What The Wiki Currently Believes
- Guillotine Regularization shows that SSL projectors can improve training while making the final representation worse for downstream tasks; the best layer can be the backbone, an intermediate projector layer, or another trunk layer.
- Perception Encoder shows the same pattern at large vision-language scale: PE Core learns strong general features, but the best language and spatial features are hidden in intermediate layers until alignment tuning lifts them to the output.
- TiViT is a time-series-adjacent example: rendered time-series images can benefit from frozen vision-model hidden representations rather than only final outputs.
Gotchas
- Best layer is a protocol variable. It can change with target task, target data distribution, OOD shift, optimizer, architecture, and whether the target task matches the pretraining invariances.

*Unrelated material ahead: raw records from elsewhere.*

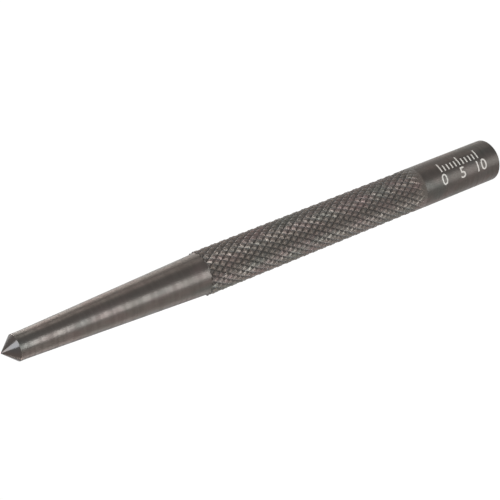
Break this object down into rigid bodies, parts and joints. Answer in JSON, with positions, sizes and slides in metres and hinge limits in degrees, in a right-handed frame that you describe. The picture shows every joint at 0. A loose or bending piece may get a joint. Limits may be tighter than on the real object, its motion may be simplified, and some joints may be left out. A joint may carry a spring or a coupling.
{
  "type": "center punch",
  "caption": "Round steel center punch with a conical ground point, a plain tapered nose, a diamond-knurled grip and a plain struck head.",
  "frame": {"origin": "centre of the flat striking face at the head end, on which the punch stands", "axes": "+Z along the bar's axis, from the striking face to the point; X and Y are free, as the bar is turned, and the knurl has a diamond top at +X"},
  "size_m": [0.0086, 0.0086, 0.115],
  "materials": {
    "blackened_steel": "oil-blackened tool steel with a satin sheen"
  },
  "bodies": {
    "root": {"punch": "blackened_steel"}
  },
  "joints": []
}
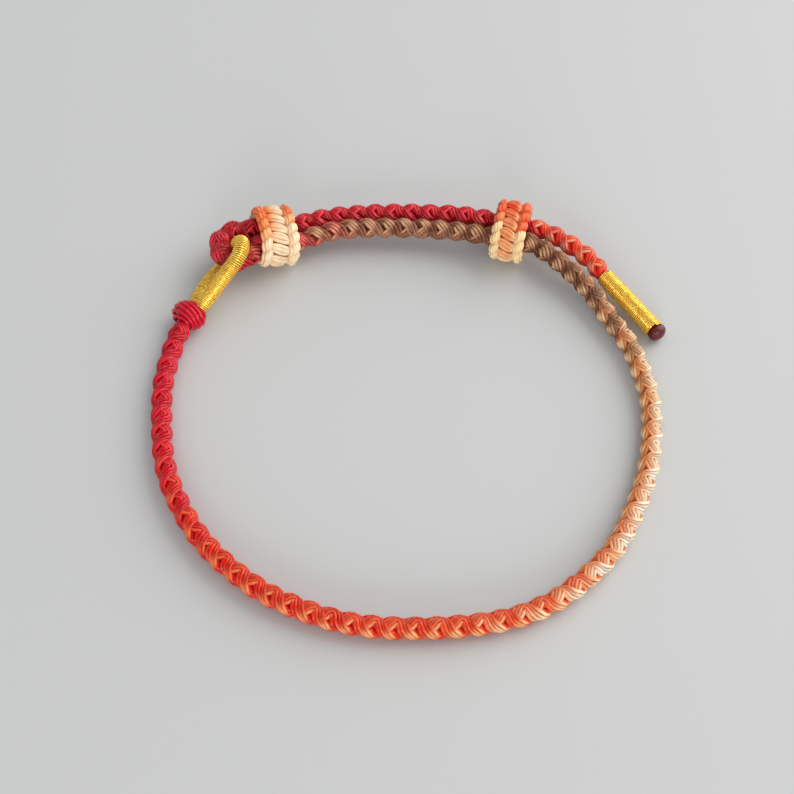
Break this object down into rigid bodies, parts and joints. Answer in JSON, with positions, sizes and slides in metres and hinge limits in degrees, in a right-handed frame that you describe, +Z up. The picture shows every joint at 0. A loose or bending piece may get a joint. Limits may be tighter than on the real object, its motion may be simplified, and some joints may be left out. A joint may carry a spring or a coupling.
{
  "type": "string bracelet",
  "caption": "Adjustable knotted cord bracelet lying flat: a beaded braid loop closed by sliding knots, with a gold-wrapped loop and tail.",
  "frame": {"origin": "centre of the bracelet's box, on the surface it lies on", "axes": "+Z up, along the axis of the wrist opening; +X from the button knot's side towards the wrapped tail; +Y towards the sliding knots"},
  "size_m": [0.0617, 0.0599, 0.0069],
  "materials": {
    "braid_cord": "satin waxed thread",
    "knot_cord": "satin waxed thread",
    "slider_cord_peach": "satin waxed thread",
    "slider_cord_coral": "satin waxed thread",
    "gold_thread": "glossy metallic thread",
    "melted_tip": "gloss"
  },
  "bodies": {
    "root": {"braid_loop": "braid_cord", "braid_return": "braid_cord", "end_knot": "knot_cord", "gold_loop": "gold_thread", "slider_left": "slider_cord_peach", "slider_right": "slider_cord_coral", "tail_wrap": "gold_thread", "tail_tip": "melted_tip"}
  },
  "joints": []
}
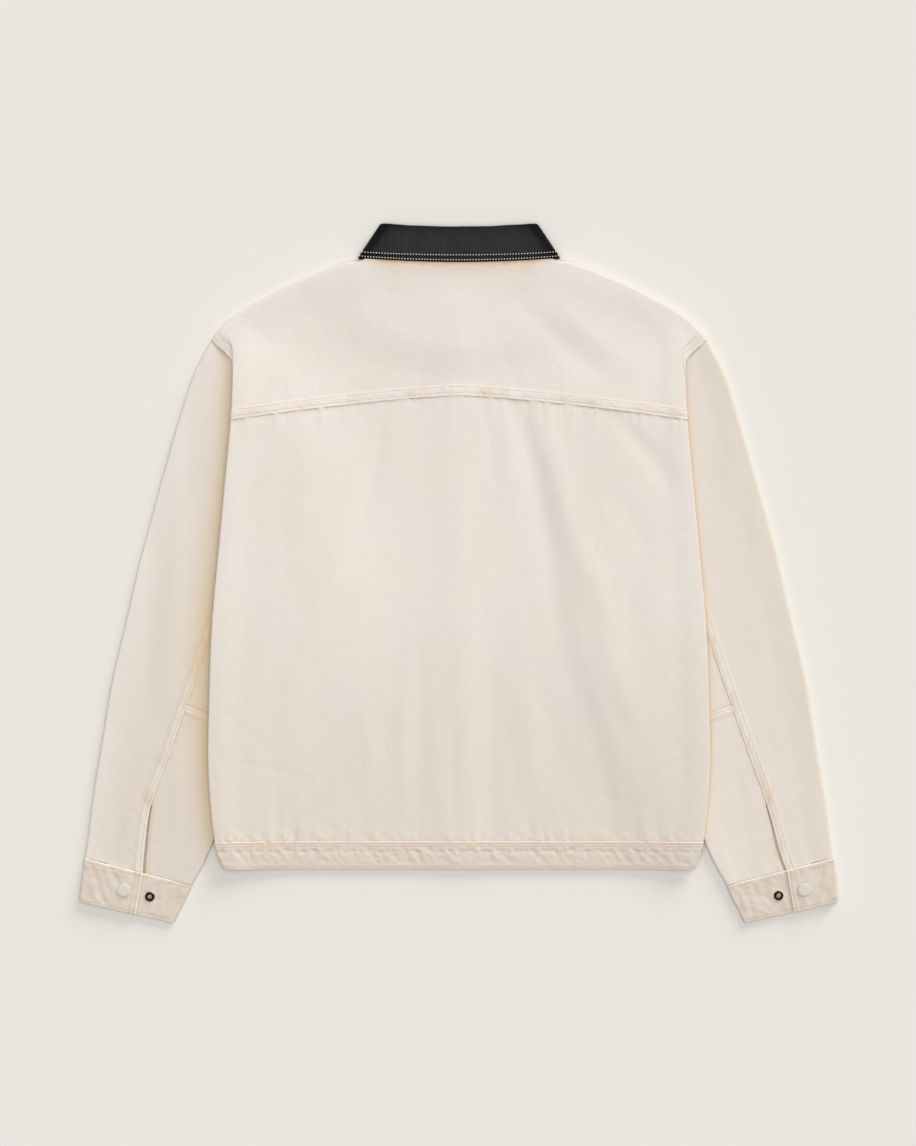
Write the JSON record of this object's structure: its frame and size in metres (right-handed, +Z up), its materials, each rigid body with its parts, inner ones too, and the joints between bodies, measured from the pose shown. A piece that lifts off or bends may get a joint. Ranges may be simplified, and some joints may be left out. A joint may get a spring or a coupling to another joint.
{
  "type": "chore jacket",
  "caption": "Cotton canvas chore jacket laid flat on its front, back yoke and corduroy collar up, sleeves tucked under the body's sides.",
  "frame": {"origin": "on the ground under the middle of the laid-out jacket", "axes": "+X across the jacket towards its right sleeve, +Y towards the collar, +Z up out of its back"},
  "size_m": [0.834, 0.768, 0.0145],
  "materials": {
    "canvas": "washed ecru cotton canvas",
    "corduroy": "black fine-wale corduroy",
    "thread": "ivory cotton sewing thread",
    "enamel": "ivory enamelled snap cap",
    "snap_brass": "dark antiqued brass"
  },
  "bodies": {
    "root": {"back_yoke": "canvas", "back_panel": "canvas", "hem_back": "canvas", "front_left": "canvas", "front_right": "canvas", "hem_front_left": "canvas", "hem_front_right": "canvas", "collar": "corduroy", "sleeve_top_left": "canvas", "sleeve_top_right": "canvas", "sleeve_under_upper_left": "canvas", "sleeve_under_upper_right": "canvas", "sleeve_under_lower_left": "canvas", "sleeve_under_lower_right": "canvas", "cuff_left": "canvas", "cuff_right": "canvas", "snap_cap_left": "enamel", "snap_cap_right": "enamel", "snap_stud_left": "snap_brass", "snap_stud_right": "snap_brass"}
  },
  "joints": []
}
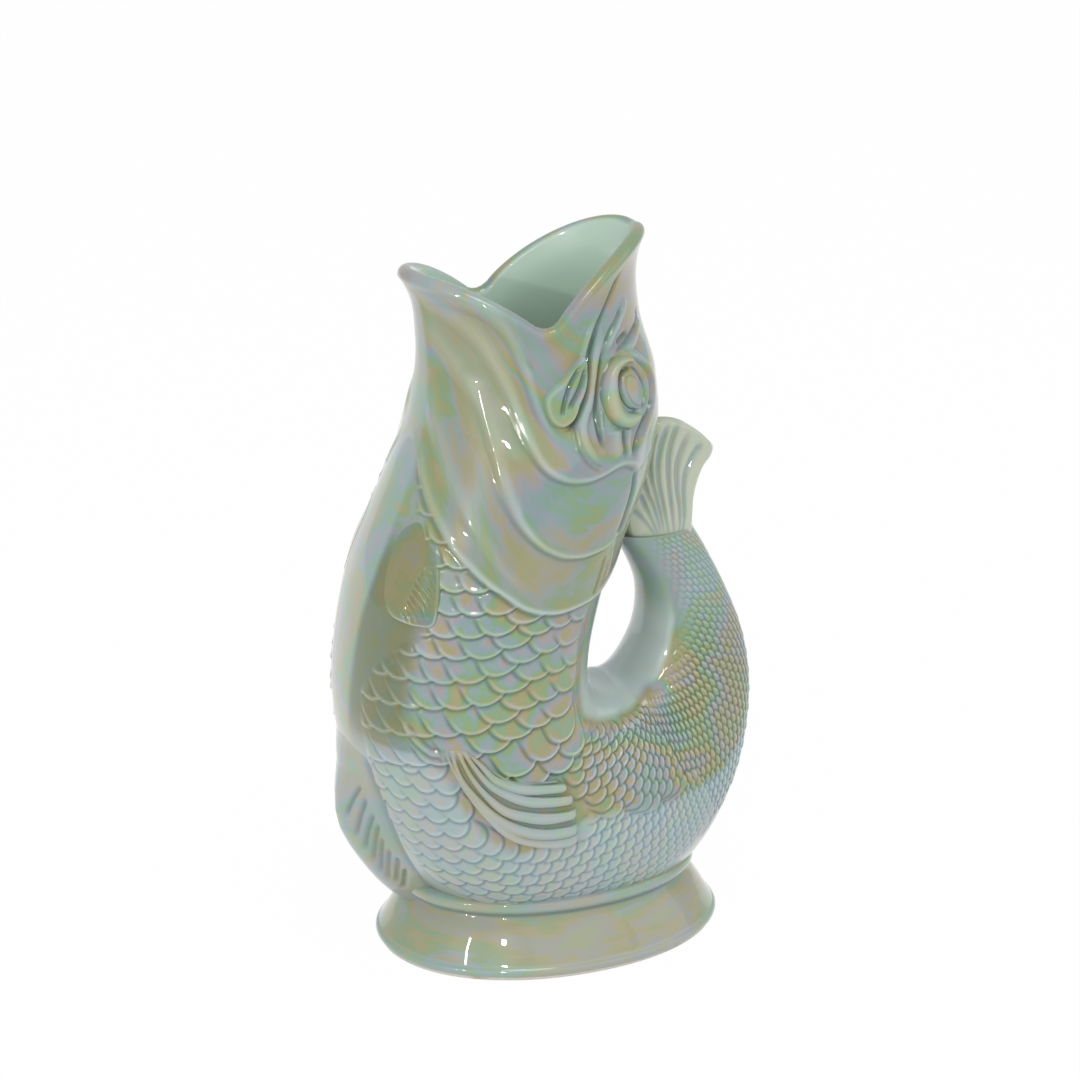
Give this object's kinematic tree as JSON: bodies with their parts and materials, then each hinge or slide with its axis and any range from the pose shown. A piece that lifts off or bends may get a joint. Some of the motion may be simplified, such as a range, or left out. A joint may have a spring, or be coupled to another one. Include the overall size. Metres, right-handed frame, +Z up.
{
  "type": "gurgle jug",
  "caption": "Glazed ceramic pouring jug cast as an upright fish: open mouth as the spout, hollow curled tail as the handle, oval pedestal foot.",
  "frame": {"origin": "centre of the foot's underside, on the table", "axes": "+Z up; -X towards the front lip and the belly, +X towards the tail handle; +Y across, to the fish's right"},
  "size_m": [0.1674, 0.1082, 0.2783],
  "materials": {
    "pearl_glaze": "gloss pearl",
    "bare_clay": "matt"
  },
  "bodies": {
    "root": {"foot": "pearl_glaze", "foot_ring": "bare_clay", "body_shell": "pearl_glaze", "head_shell": "pearl_glaze", "tail_handle": "pearl_glaze", "tail_fin": "pearl_glaze", "ventral_fin": "pearl_glaze", "anal_fin": "pearl_glaze", "pectoral_fin_left": "pearl_glaze", "pectoral_fin_right": "pearl_glaze", "pelvic_fin_left": "pearl_glaze", "pelvic_fin_right": "pearl_glaze", "eye_left": "pearl_glaze", "eye_right": "pearl_glaze", "cheek_left": "pearl_glaze", "cheek_right": "pearl_glaze"}
  },
  "joints": []
}
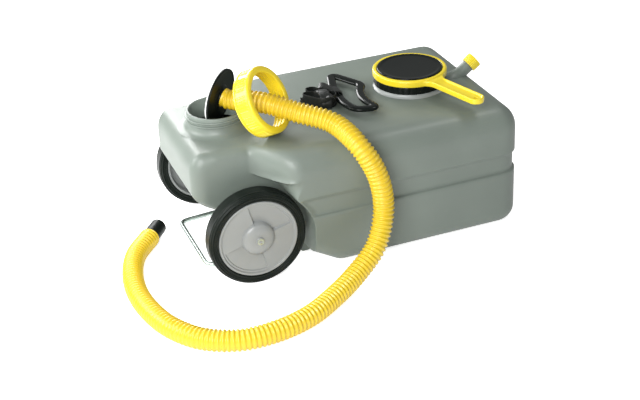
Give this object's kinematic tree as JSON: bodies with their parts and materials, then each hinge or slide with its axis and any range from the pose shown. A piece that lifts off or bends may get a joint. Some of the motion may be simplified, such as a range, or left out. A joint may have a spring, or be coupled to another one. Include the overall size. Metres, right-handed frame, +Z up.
{
  "type": "portable waste water tank",
  "caption": "Flat grey moulded waste water tank on wheels, with screw lid and yellow spanner, vent cap, pull grip, steel bail and a corrugated yellow drain hose with a union ring.",
  "frame": {"origin": "middle of the tank's flat underside, on the ground", "axes": "+X along the tank to the lid end, away from the wheels; +Y to the far side, so the near side with the hose is -Y; +Z up"},
  "size_m": [0.6345, 0.4764, 0.3036],
  "materials": {
    "grey_polyethylene": "satin blow moulding",
    "hub_plastic": "satin",
    "black_rubber": "matt",
    "black_plastic": "glossy",
    "dark_plastic": "satin",
    "yellow_plastic": "semi-gloss",
    "yellow_hose": "semi-gloss, corrugated",
    "white_gasket": "matt",
    "zinc_steel": "zinc plated",
    "black_webbing": "woven webbing"
  },
  "bodies": {
    "tank": {"tank_body": "grey_polyethylene", "axle": "zinc_steel", "axle_spacer_near": "dark_plastic", "axle_spacer_far": "dark_plastic", "wheel_washer_near": "zinc_steel", "wheel_washer_far": "zinc_steel", "axle_cap_near": "hub_plastic", "axle_cap_far": "hub_plastic", "hose_flange": "black_plastic", "flange_gasket": "white_gasket", "hose": "yellow_hose", "hose_cuff": "black_plastic", "strap_anchor": "black_plastic", "anchor_screw_1": "zinc_steel", "anchor_screw_2": "zinc_steel", "pull_strap": "black_webbing"},
    "wheel_near": {"wheel_hub_near": "hub_plastic", "tyre_near": "black_rubber"},
    "wheel_far": {"wheel_hub_far": "hub_plastic", "tyre_far": "black_rubber"},
    "bail": {"bail": "zinc_steel"},
    "lid_carrier": {"lid_seal": "black_rubber"},
    "lid": {"lid_cap": "black_plastic"},
    "spanner": {"cap_spanner": "yellow_plastic"},
    "vent_carrier": {"vent_seal": "black_rubber"},
    "vent": {"vent_cap": "yellow_plastic"},
    "ring": {"union_ring": "yellow_plastic"},
    "grip": {"pull_grip": "black_plastic"}
  },
  "joints": [
    {"name": "wheel_near_spin", "type": "hinge", "parent": "tank", "child": "wheel_near", "pos_m": [-0.266, -0.135, 0.075], "axis": [0, 1, 0], "continuous": true},
    {"name": "wheel_far_spin", "type": "hinge", "parent": "tank", "child": "wheel_far", "pos_m": [-0.266, 0.135, 0.075], "axis": [0, 1, 0], "continuous": true},
    {"name": "bail_swing", "type": "hinge", "parent": "tank", "child": "bail", "pos_m": [-0.176, 0, 0.0125], "axis": [0, 1, 0], "range_deg": [-75, 28]},
    {"name": "lid_lift", "type": "slide", "parent": "tank", "child": "lid_carrier", "axis": [0, 0, 1], "range_m": [0, 0.0248]},
    {"name": "lid_turn", "type": "hinge", "parent": "lid_carrier", "child": "lid", "pos_m": [0.0477, 0, 0.2], "axis": [0, 0, 1], "range_deg": [0, 1440]},
    {"name": "spanner_lift", "type": "slide", "parent": "lid_carrier", "child": "spanner", "axis": [0, 0, 1], "range_m": [0, 0.05]},
    {"name": "vent_lift", "type": "slide", "parent": "tank", "child": "vent_carrier", "axis": [0.7986, 0, 0.6018], "range_m": [0, 0.0125]},
    {"name": "vent_turn", "type": "hinge", "parent": "vent_carrier", "child": "vent", "pos_m": [0.119, 0, 0.188], "axis": [0.7986, 0, 0.6018], "range_deg": [0, 1800]},
    {"name": "ring_spin", "type": "hinge", "parent": "tank", "child": "ring", "pos_m": [-0.2191, -0.0653, 0.2522], "axis": [0.631, -0.641, 0.437], "continuous": true},
    {"name": "grip_swing", "type": "hinge", "parent": "tank", "child": "grip", "pos_m": [-0.078, -0.0066, 0.2092], "axis": [-0.0767, -0.9971, 0], "range_deg": [0, 100]}
  ],
  "couplings": [
    {"joint": "lid_lift", "follows": "lid_turn", "m_per_rad": 0.00098676},
    {"joint": "vent_lift", "follows": "vent_turn", "m_per_rad": 0.00039789}
  ]
}
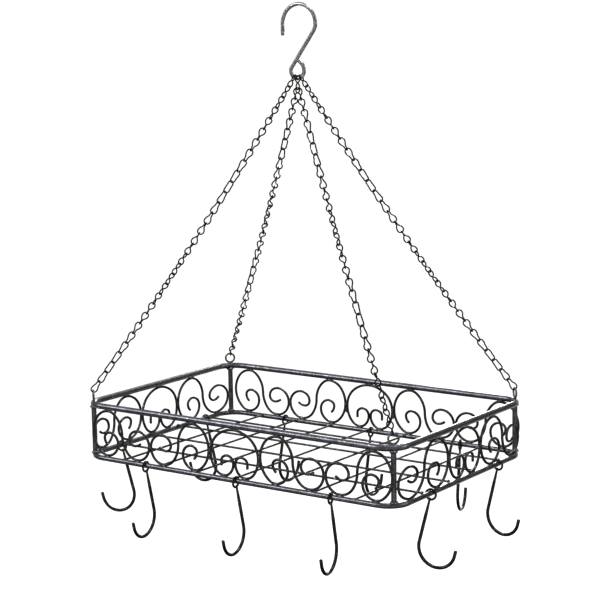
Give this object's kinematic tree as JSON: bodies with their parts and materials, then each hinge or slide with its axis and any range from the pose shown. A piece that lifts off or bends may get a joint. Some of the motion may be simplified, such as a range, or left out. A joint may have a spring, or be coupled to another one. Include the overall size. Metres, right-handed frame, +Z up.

- “Discard the head” is too coarse. A projector or late block can contain useful intermediate states even if its final output is too objective-specific.
- Layerwise probes should use the target evaluation protocol. Source-task or projector-only probes can miss downstream-relevant state.
- Alignment tuning and layer cutting are different moves. Layer cutting selects an already useful internal state; alignment tuning changes the model so a desired state is exposed at the output.
- Invariance can erase information. For time-series and world-model work, augmentations or objectives that remove scale, phase, local detail, channel identity, action information, or exogenous variables may make final embeddings brittle even when earlier layers still encode those factors.
Implications For Time-Series And World Models
For time-series encoders, the analogous question is not “which visual layer is best?” but “which latent state preserves the dynamics needed by the downstream task?” A forecasting head, reconstruction head, contrastive projector, or language-alignment adapter may optimize a useful interface while suppressing variables needed for classification, anomaly detection, counterfactual prediction, or action-conditioned world modeling.
When evaluating temporal representation models, the wiki should prefer reports that identify the probed layer, head, pooling rule, adaptation budget, target split, and whether the evaluation is in-distribution or OOD.
Open Questions
- Can one pretraining objective produce a final representation that is simultaneously good for global semantics, local structure, temporal dynamics, and intervention-sensitive state?
- Which layerwise diagnostics best predict downstream transfer before training many probes?
- Should foundation-model releases expose stable intermediate-layer APIs by default?